R.I.P. Ryan Plattsmier



There’s terrible irony in the fact that Ryan Plattsmier, bassist for local rockers the Public, apparently took his own life on Oct. 29 — the same night the band was scheduled to perform in the Masked Ball as Joy Division, another outfit felled by suicide. I didn’t know Ryan, but after reading Travis Shuler's incredibly moving eulogy on Facebook, I now feel like I did. More than just an eloquent tribute to a missing friend, it’s a terrific explanation of the complex relationships that form between band mates, and a tragically familiar story of depression seizing a gifted artist far too soon. The Public celebrates Ryan Plattsmier’s life tonight, from 8 p.m. to 10 p.m., at One Eyed Jacks.        


Some of you may already know about what's happened with our friend and bass player Ryan Plattsmier. For those of you who don't, Ryan left this world Wednesday October Twenty-Ninth at around Six at his home in Luling, LA. He had just turned 31 years old.


It's hard to write something for someone who wouldn't want to be written about. Ryan was a very humble guy and could be embarrassed by the slightest compliment. I know he would be horrified to know that I'm sitting here trying to come up with some way to share with everyone some part of who he was and what he meant to me. Words fail the great significance of his life to all of us.


Being in a band with someone is a very unique relationship. There's a lot of trust involved. You learn their strengths and weaknesses and they learn yours. You take care of each other. You can communicate without talking. You get in fights and share success like siblings or couples or parents and their children do. It's this camaraderie that exists in situations where you are working against adversity and dependent on your friends to see you through.


Some of it was good, some of it was bad, and most of it was never easy, but we went through all of it together.

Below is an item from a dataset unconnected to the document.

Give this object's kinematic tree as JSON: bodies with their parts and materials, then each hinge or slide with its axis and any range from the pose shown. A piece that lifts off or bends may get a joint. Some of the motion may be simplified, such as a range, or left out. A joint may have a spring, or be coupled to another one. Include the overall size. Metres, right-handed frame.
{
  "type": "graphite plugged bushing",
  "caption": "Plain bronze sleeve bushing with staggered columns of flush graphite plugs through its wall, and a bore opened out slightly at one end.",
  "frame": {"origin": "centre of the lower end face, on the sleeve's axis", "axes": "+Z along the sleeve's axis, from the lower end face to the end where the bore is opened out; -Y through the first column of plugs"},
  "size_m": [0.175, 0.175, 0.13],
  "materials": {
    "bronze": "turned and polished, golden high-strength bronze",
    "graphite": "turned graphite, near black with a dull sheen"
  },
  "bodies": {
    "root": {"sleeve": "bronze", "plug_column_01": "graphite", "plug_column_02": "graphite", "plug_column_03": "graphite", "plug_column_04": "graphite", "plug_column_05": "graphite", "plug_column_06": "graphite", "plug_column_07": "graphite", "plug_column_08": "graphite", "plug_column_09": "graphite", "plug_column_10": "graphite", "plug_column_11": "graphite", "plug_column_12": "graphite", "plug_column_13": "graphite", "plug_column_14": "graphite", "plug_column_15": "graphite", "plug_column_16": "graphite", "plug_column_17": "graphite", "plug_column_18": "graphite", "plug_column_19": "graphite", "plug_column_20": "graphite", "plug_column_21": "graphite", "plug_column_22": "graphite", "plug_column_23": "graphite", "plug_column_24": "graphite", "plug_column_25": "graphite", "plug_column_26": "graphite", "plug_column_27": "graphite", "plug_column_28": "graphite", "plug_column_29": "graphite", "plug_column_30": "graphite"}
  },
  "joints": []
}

And when we were all in the same room with our instruments, we would create something bigger than ourselves. Something transcendent and beautiful and we'd look to one another with respect and pride because we did it together.


It's a difficult thing to explain, but Ryan was more than just one of my best friends. He was my band-mate, a brother and he was part of that music that was bigger than all of us. Ryan was strong and steady and I always knew when I looked over at him on stage that he had my back. He believed in me and I believed in him.

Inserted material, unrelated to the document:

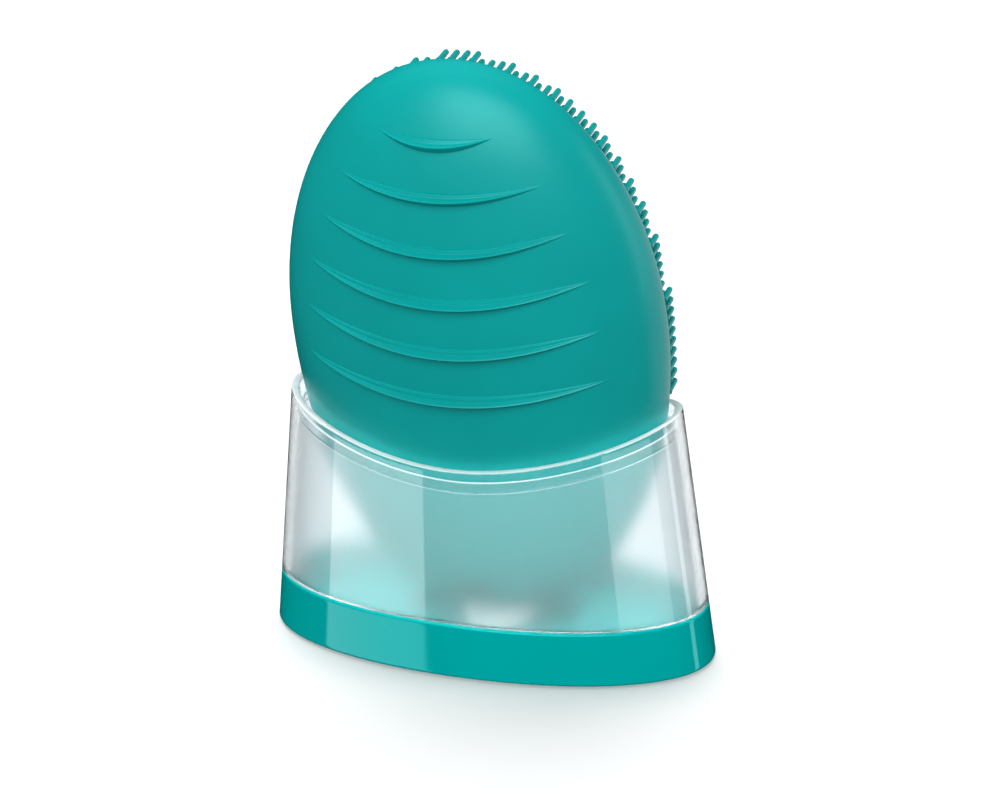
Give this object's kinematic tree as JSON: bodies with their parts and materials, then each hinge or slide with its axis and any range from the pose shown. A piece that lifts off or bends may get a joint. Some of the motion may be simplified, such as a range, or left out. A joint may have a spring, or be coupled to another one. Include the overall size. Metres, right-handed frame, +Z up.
{
  "type": "facial cleansing brush",
  "caption": "Egg-shaped vibrating silicone face brush with grip ridges on one face and soft bristles on the other, leaning in an oval translucent stand on a coloured base.",
  "frame": {"origin": "centre of the stand's underside, on the surface that the stand rests on", "axes": "+Z up; the ridged face of the brush looks towards -Y and its bristles towards +Y; X runs across the brush, along the stand's longer side"},
  "size_m": [0.0874, 0.0399, 0.1158],
  "materials": {
    "silicone": "matte moulded silicone, teal",
    "button_silicone": "matte moulded silicone, slightly darker teal",
    "stand_translucent": "clear glossy moulded plastic",
    "stand_frosted": "frosted milky plastic",
    "stand_base": "glossy moulded plastic, teal",
    "grey_rubber": "matte rubber",
    "white_silicone": "matte moulded silicone, white",
    "white_casing": "fine textured moulded plastic, off-white",
    "black_rubber": "matte rubber",
    "board_green": "solder-masked board",
    "clear_plastic": "clear moulded plastic",
    "battery_foil": "satin laminated foil",
    "black_foam": "open-cell foam",
    "black_plastic": "satin moulded plastic",
    "steel": "drawn and plated steel",
    "brass_weight": "machined brass",
    "wire_red": "smooth cable insulation",
    "wire_black": "smooth cable insulation"
  },
  "bodies": {
    "stand": {"base_tray": "stand_base", "base_plate": "stand_base", "stand_shell": "stand_translucent", "cradle_liner": "stand_frosted", "floor_pad": "grey_rubber", "rest_pad": "white_silicone"},
    "brush": {"ridge_skin": "silicone", "bristle_skin": "silicone", "bristle_field": "silicone", "rear_casing": "white_casing", "front_casing": "white_casing", "motor_bracket": "white_casing", "casing_gasket": "black_rubber", "motor_sleeve": "black_rubber", "circuit_board": "board_green", "status_light": "clear_plastic", "light_guide": "clear_plastic", "battery_cell": "battery_foil", "battery_pad": "black_foam", "charging_socket": "black_plastic", "power_switch": "black_plastic", "plus_switch": "black_plastic", "minus_switch": "black_plastic", "motor_can": "steel", "casing_screw_1": "steel", "casing_screw_2": "steel", "casing_screw_3": "steel", "casing_screw_4": "steel", "battery_lead_red": "wire_red", "battery_lead_black": "wire_black", "motor_lead_red": "wire_red", "motor_lead_black": "wire_black"},
    "power_key": {"power_button": "button_silicone"},
    "plus_key": {"plus_button": "button_silicone"},
    "minus_key": {"minus_button": "button_silicone"},
    "plug": {"port_plug": "button_silicone"},
    "rotor": {"motor_shaft": "steel", "eccentric_weight": "brass_weight"}
  },
  "joints": [
    {"name": "brush_lift", "type": "slide", "parent": "stand", "child": "brush", "axis": [0, -0.1504, 0.9886], "range_m": [0, 0.12]},
    {"name": "power_press", "type": "slide", "parent": "brush", "child": "power_key", "axis": [0, -0.9886, -0.1504], "range_m": [0, 0.0008], "stiffness_N_per_m": 2500},
    {"name": "plus_press", "type": "slide", "parent": "brush", "child": "plus_key", "axis": [0, -0.9886, -0.1504], "range_m": [0, 0.0008], "stiffness_N_per_m": 2500},
    {"name": "minus_press", "type": "slide", "parent": "brush", "child": "minus_key", "axis": [0, -0.9886, -0.1504], "range_m": [0, 0.0008], "stiffness_N_per_m": 2500},
    {"name": "plug_pull", "type": "slide", "parent": "brush", "child": "plug", "axis": [0, -0.8324, -0.5541], "range_m": [0, 0.0034]},
    {"name": "motor_spin", "type": "hinge", "parent": "brush", "child": "rotor", "pos_m": [-0.0003, -0.00726, 0.08816], "axis": [1, 0, 0], "continuous": true}
  ]
}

He was immensely and effortlessly talented, both as a bass player and a singer and I am honored to have spent almost six years playing with him in The Public. He grew up with my band-mates Bryan and Jack and that was always something I was a little jealous of. They've known him all of their lives. I only knew Ryan through the hardest part of my life.


When I was homeless after the storm, Ryan took me in. I lived with him for a few months and because of this I was able to get a job here and come back to New Orleans. If it wasn't for that act of kindness, there's no telling where I would have ended up. I was going through a real tough time then as I had just endured a huge break up and Ryan understood that. He would come home from some crazy eighteen hour shift and still always made time to listen to me when I was down. He always cared about all of us before himself. That's only a small part of what a good friend he was.

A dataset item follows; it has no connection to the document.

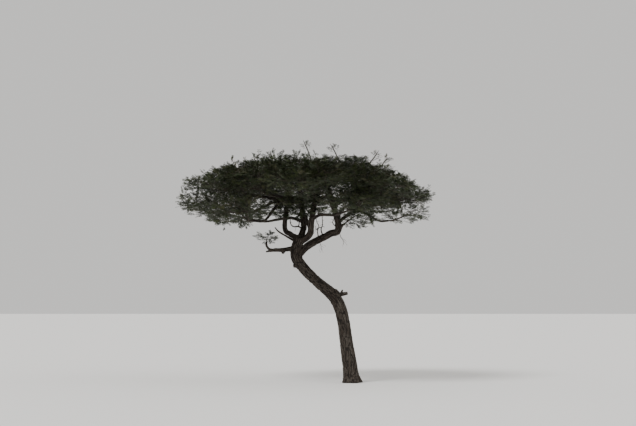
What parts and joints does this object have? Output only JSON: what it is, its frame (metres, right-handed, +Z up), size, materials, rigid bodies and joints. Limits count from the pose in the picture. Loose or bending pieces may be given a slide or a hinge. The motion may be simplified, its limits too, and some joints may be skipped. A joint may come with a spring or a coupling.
{
  "type": "acacia tree",
  "caption": "Umbrella acacia with a leaning, double-bent trunk, spreading boughs and a wide flat-topped crown of separate leaf masses.",
  "frame": {"origin": "middle of the flat cut under the trunk, at ground level", "axes": "+Z up; +X across the tree, against the trunk's lean; +Y into the tree's depth, away from the side it is seen from"},
  "size_m": [7.9864, 7.9768, 7.9553],
  "materials": {
    "bark": "rough, fissured lengthwise",
    "foliage": "matt leaf"
  },
  "bodies": {
    "root": {"trunk": "bark", "bough_back": "bark", "bough_dead": "bark", "bough_dead_tuft": "bark", "bough_front": "bark", "bough_inner_middle": "bark", "bough_inner_right": "bark", "bough_left": "bark", "bough_low_back": "bark", "bough_low_front": "bark", "bough_low_left": "bark", "bough_low_right": "bark", "bough_mid_1": "bark", "bough_mid_4": "bark", "bough_outer_right": "bark", "bough_prong": "bark", "bough_right": "bark", "bough_rim_0": "bark", "bough_rim_1": "bark", "bough_rim_2": "bark", "bough_rim_3": "bark", "bough_rim_4": "bark", "bough_rim_5": "bark", "bough_rim_6": "bark", "bough_rim_7": "bark", "bough_stub": "bark", "bough_thin": "bark", "bough_top": "bark", "leaves_dead_tuft": "foliage", "leaves_inner_middle": "foliage", "leaves_inner_right": "foliage", "leaves_low_back": "foliage", "leaves_low_front": "foliage", "leaves_low_left": "foliage", "leaves_low_right": "foliage", "leaves_mid_0": "foliage", "leaves_mid_1": "foliage", "leaves_mid_2": "foliage", "leaves_mid_3": "foliage", "leaves_mid_4": "foliage", "leaves_mid_5": "foliage", "leaves_outer_right": "foliage", "leaves_rim_0": "foliage", "leaves_rim_1": "foliage", "leaves_rim_2": "foliage", "leaves_rim_3": "foliage", "leaves_rim_4": "foliage", "leaves_rim_5": "foliage", "leaves_rim_6": "foliage", "leaves_rim_7": "foliage", "leaves_top": "foliage"}
  },
  "joints": []
}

Ryan was a very affable charming guy, and a lot of people loved him. Ryan was a man's man. He could fix anything, he drank scotch and guinness, he listened almost exclusively to oldies, he had this old man hat he would wear all the time, he loved his boston terrier lou, he always wanted to drive, he loved to fish, he had a warm smile, a strong handshake, and always a helping hand for his friends.


He had battled depression for as long as I've known him and always came out on top. In a lot of ways, Ryan was one of the toughest guys I ever met. He played his first show with us with his arm in a sling. A few years later, he severed his finger in a work accident. He fought the doctor to sew it back on and basically willed it back to life and kept playing. He was almost superhuman in his ability to overcome adversity. That aspect of his personality makes this even harder to accept.


I'm heartbroken, stunned and irrevocably changed by his loss. All of this happened very suddenly and without any kind of warning. I can't imagine how it's going to be to never see him again. I think of how he was always happy to see us and how happy he seemed in his last days and it just seems like he's still out there somewhere. The last time I saw him, he was smiling and the last thing he said to me was "see you tomorrow". I wish he had. There's a lot I wish I could tell him right now.


Ryan Plattsmier was my friend. I loved him and will miss him for the rest of my life.